The Freedom of Information Act (FOIA) gives the public the right to access records from any federal agency, subject to nine limited exemptions. Exemption 7 allows the Government to withhold certain “records or information compiled for law enforcement purposes.” But the courts of appeals have disagreed on how broadly to interpret this exemption. 

Several circuits have adopted a “per se” rule that any documents compiled by a law enforcement agency are automatically compiled for law enforcement purposes—no further analysis required. In those circuits, an FBI agent could even admit that he compiled a dossier to sell to a private party, to intimidate or bully, or for some other non-law enforcement purpose—and Exemption 7 would still apply.

But this approach is incompatible with the text of FOIA. By its plain terms, Exemption 7 asks about the “purpose” for which specific records were compiled—not the nature of the agency that compiled them. That is why some circuits have rejected this per se rule, instead asking agencies to demonstrate that the particular documents at issue were compiled for a legitimate law enforcement purpose, not just by a law enforcement agency.

Now the Supreme Court has a chance to resolve this circuit split and vindicate the plain text of FOIA.

This week, the Court will meet and decide whether to take the case of Nathaniel Buckley, who co-owns a bookstore in Buffalo, New York. Mr. Buckley is involved in political activism for anti-war and environmental causes, and his bookstore frequently hosts speakers and screens documentaries critical of the government, particularly the FBI. After finding out that undercover FBI agents were monitoring bookstore events, Mr. Buckley submitted a FOIA request seeking records relating to himself, his lawyer, and several friends, colleagues, and family members.

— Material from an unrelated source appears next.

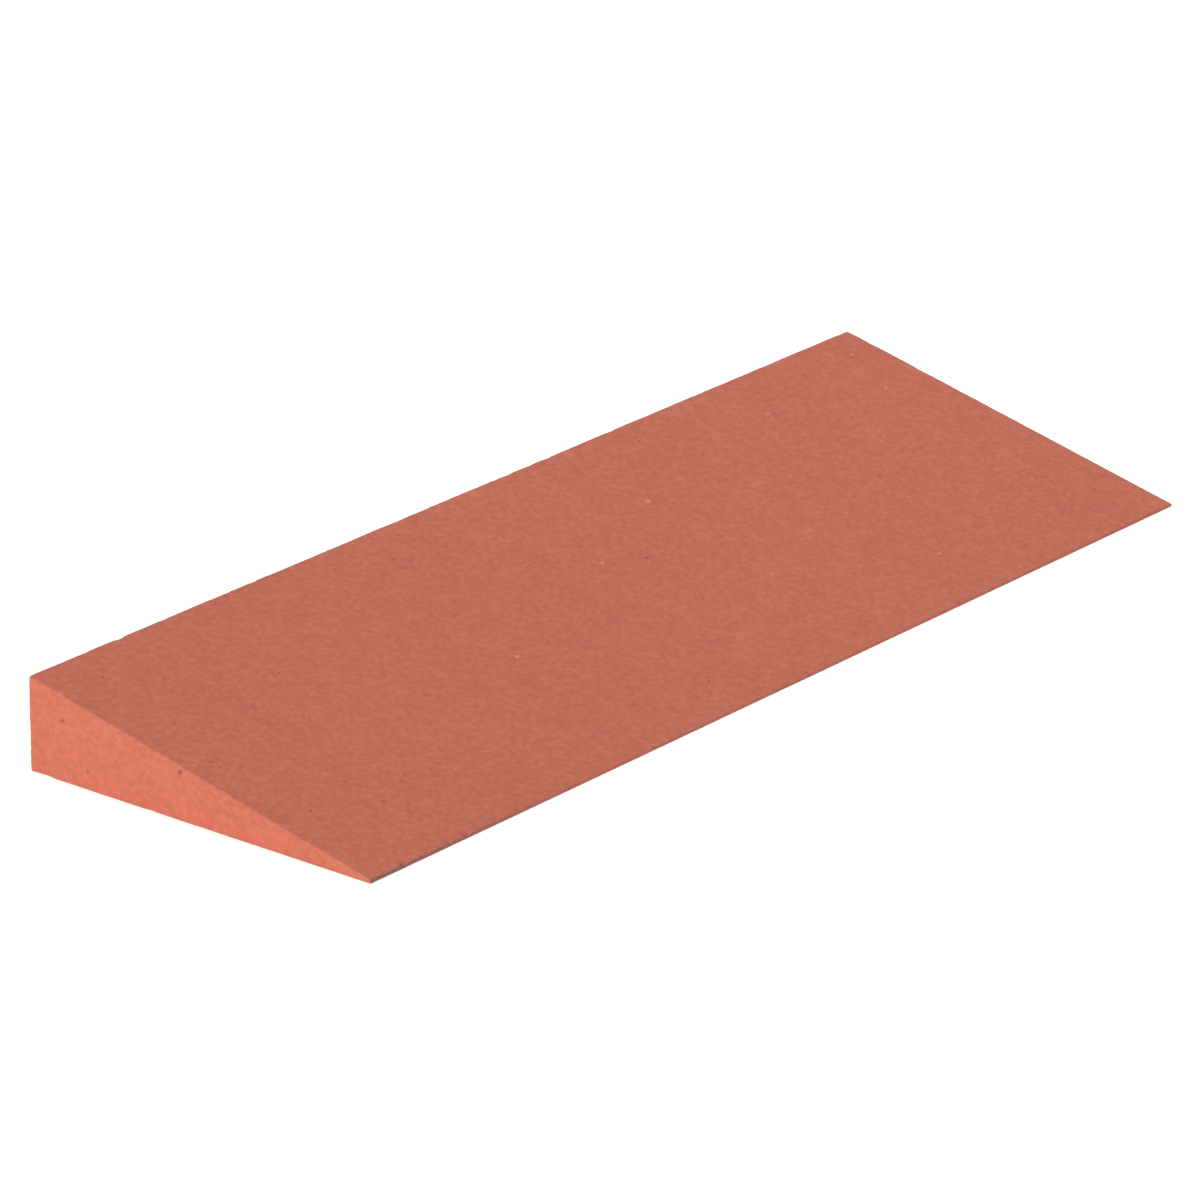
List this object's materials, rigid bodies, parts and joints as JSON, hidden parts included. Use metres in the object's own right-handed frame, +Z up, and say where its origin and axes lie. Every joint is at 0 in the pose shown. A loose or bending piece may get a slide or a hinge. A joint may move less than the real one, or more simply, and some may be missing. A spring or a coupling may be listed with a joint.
{
  "type": "slip stone",
  "caption": "Rigid tapered bar of fine orange-red bonded abrasive: a flat base, a plain sloping face, a thick square spine and one thin, almost sharp long edge.",
  "frame": {"origin": "middle of the base's rectangle, on the surface that the stone lies on", "axes": "+X along the length, +Y across it from the thin edge to the thick spine, +Z up from the base"},
  "size_m": [0.12, 0.04, 0.0092],
  "materials": {
    "bonded_abrasive": "matte"
  },
  "bodies": {
    "root": {"abrasive_wedge": "bonded_abrasive"}
  },
  "joints": []
}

After three years and multiple rounds of administrative appeals, the FBI identified 58 pages of information responsive to Mr. Buckley’s request. But the FBI turned over only three pages in full. The only justification the FBI gave for withholding the rest of the information was a form letter with boxes checked next to the claimed statutory exemptions. The FBI invoked Exemption 7 for every one of the 55 pages it failed to release in full.

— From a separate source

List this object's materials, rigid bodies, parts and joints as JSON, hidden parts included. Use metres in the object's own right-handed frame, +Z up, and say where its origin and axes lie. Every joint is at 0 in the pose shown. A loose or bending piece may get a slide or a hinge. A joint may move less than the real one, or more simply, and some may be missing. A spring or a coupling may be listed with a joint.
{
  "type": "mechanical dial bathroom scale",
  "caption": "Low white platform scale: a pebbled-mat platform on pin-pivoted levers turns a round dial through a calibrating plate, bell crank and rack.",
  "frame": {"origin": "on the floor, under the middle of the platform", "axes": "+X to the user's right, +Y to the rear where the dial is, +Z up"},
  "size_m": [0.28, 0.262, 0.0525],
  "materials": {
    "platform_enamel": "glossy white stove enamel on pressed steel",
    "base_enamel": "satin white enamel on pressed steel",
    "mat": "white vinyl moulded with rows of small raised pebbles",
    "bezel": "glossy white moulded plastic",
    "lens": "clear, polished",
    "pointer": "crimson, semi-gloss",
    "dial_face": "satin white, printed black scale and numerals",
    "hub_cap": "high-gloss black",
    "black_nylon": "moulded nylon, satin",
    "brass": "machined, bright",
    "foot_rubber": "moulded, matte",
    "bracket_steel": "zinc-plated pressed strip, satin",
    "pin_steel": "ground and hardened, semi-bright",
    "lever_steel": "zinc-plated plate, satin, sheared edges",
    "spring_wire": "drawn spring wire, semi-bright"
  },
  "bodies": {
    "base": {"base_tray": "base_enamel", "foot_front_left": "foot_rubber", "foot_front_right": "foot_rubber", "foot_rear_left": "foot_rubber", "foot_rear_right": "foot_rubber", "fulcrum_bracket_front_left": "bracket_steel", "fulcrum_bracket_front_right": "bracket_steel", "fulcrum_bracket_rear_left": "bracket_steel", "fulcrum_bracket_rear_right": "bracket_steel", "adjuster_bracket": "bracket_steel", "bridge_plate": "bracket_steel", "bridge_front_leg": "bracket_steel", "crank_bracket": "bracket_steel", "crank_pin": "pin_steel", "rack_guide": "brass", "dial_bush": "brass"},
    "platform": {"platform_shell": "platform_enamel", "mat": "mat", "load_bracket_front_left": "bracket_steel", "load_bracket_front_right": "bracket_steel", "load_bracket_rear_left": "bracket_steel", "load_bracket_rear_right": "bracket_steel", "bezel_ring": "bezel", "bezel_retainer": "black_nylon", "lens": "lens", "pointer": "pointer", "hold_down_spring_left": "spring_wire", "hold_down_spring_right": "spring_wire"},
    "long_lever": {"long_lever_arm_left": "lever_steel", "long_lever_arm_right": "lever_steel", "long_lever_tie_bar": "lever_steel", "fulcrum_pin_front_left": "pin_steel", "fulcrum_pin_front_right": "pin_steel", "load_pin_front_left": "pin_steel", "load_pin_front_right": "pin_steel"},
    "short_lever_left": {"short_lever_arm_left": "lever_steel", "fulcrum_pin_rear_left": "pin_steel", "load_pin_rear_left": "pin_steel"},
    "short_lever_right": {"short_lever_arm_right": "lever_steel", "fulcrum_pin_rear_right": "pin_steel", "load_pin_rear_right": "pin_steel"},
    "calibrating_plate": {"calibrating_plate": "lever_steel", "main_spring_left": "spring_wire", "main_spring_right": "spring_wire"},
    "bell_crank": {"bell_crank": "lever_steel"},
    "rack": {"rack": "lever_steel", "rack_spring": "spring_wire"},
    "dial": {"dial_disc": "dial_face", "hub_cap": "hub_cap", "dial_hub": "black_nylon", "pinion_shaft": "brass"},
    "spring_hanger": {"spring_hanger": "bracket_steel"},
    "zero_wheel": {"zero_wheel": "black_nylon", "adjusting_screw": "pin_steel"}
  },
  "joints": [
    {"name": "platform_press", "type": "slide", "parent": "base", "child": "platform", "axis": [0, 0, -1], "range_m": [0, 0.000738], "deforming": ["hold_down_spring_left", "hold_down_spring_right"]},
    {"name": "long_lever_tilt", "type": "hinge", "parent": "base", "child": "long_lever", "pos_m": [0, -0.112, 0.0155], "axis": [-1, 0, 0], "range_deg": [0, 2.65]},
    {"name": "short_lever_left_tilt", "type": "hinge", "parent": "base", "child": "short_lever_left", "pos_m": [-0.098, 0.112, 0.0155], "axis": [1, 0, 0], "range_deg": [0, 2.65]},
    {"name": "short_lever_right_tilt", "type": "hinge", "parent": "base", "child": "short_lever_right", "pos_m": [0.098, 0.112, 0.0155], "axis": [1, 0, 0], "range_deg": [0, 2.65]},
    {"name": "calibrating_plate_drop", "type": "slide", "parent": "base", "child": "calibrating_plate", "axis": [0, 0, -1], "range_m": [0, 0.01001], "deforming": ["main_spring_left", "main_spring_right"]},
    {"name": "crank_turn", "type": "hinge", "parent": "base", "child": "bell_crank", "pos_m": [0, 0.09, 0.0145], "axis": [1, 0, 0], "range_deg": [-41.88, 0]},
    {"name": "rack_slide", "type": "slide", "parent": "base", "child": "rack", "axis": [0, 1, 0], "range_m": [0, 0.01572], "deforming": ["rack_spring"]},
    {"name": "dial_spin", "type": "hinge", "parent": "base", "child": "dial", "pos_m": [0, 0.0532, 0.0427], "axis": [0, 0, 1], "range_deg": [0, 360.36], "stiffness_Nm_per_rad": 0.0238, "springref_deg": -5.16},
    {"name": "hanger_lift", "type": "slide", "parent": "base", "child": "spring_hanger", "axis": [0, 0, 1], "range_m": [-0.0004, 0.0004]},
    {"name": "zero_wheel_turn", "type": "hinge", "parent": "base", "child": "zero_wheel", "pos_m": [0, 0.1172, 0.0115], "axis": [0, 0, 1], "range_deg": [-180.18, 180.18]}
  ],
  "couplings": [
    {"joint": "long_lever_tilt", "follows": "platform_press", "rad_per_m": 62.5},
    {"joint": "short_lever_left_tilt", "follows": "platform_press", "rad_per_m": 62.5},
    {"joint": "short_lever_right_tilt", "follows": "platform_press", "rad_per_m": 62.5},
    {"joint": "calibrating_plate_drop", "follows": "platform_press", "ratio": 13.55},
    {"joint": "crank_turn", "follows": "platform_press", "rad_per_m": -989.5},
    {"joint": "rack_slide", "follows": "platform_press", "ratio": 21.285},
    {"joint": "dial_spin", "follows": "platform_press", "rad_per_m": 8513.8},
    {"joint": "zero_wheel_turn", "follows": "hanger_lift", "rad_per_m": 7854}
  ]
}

Buckley sued the government for the release of the remaining documents, but he lost in both the district and circuit courts because the Second Circuit applies the per se rule, and the FBI is a law enforcement agency. Buckley then asked the Supreme Court to take his case, and Cato filed an amicus brief supporting his petition (with thanks to Steve Art, Matt Topic, Justin Hill, Aaron Tucek, and Annalise Wagner of Loevy & Loevy for drafting the brief).

In our brief, we explain why FOIA is critical to democratic governance and why the per se rule improperly narrows its scope and interferes with that important function. Permitting government misdeeds to be shielded from the public based on a broad and atextual reading of Exemption 7 turns the statute on its head. If a law enforcement agency is using the government’s resources and authority for improper purposes, the public is entitled to know. Likewise, the threat that governmental abuses will be made public if they occur can head off any temptation to improperly exercise executive power. At bottom, public access to information about potential abuses of power is an essential tool to stymie those abuses.

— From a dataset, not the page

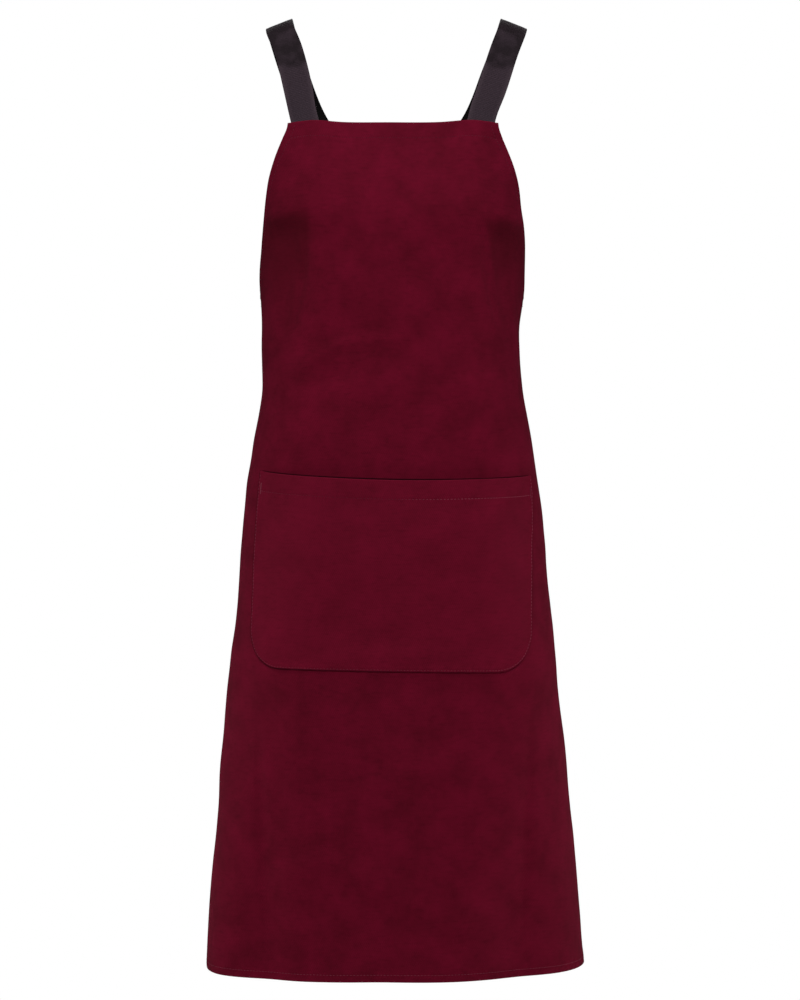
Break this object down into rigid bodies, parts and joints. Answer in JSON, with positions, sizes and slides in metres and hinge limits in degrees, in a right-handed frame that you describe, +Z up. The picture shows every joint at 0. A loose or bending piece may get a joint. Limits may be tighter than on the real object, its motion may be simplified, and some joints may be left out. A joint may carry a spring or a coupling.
{
  "type": "cross-back work apron",
  "caption": "Cotton cross-back work apron as worn: bib and skirt in one piece, wide patch pocket, webbing straps crossing on the back.",
  "frame": {"origin": "midway between the places where the two straps sit on the shoulders, at the height of the straps' seat", "axes": "+Z up as worn, -Y towards the front of the apron, +X to the wearer's left"},
  "size_m": [0.3986, 0.2518, 0.9999],
  "materials": {
    "cotton_drill": "woven cotton drill, burgundy, matt",
    "webbing": "ribbed cotton webbing, near black, matt",
    "thread": "spun sewing thread, dusty red"
  },
  "bodies": {
    "root": {"apron_panel": "cotton_drill", "pocket": "cotton_drill", "strap_over_right_shoulder": "webbing", "strap_over_left_shoulder": "webbing"}
  },
  "joints": []
}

Further, our brief notes that the long history of the federal government’s surveillance of constitutionally protected activities underscores the need to reject the per se rule. As Cato has documented in our American Big Brother timeline, the targeting of those with whom federal bureaucrats disagree has a long history in the modern United States. Indeed, this history stretches all the way back to the earliest days of the FBI.

The task of deciding whether and how much domestic surveillance our laws ought to tolerate falls squarely within the political branches. But elected leaders, and the broader public to which they are accountable, cannot engage in informed debate on the subject if the federal government is permitted to keep such activities shrouded in secrecy. The per se rule allows the government to do exactly that.

The Supreme Court should take Buckley’s case, reverse the Second Circuit, and hold that FOIA’s exemption 7 only applies to documents compiled for legitimate law enforcement purposes.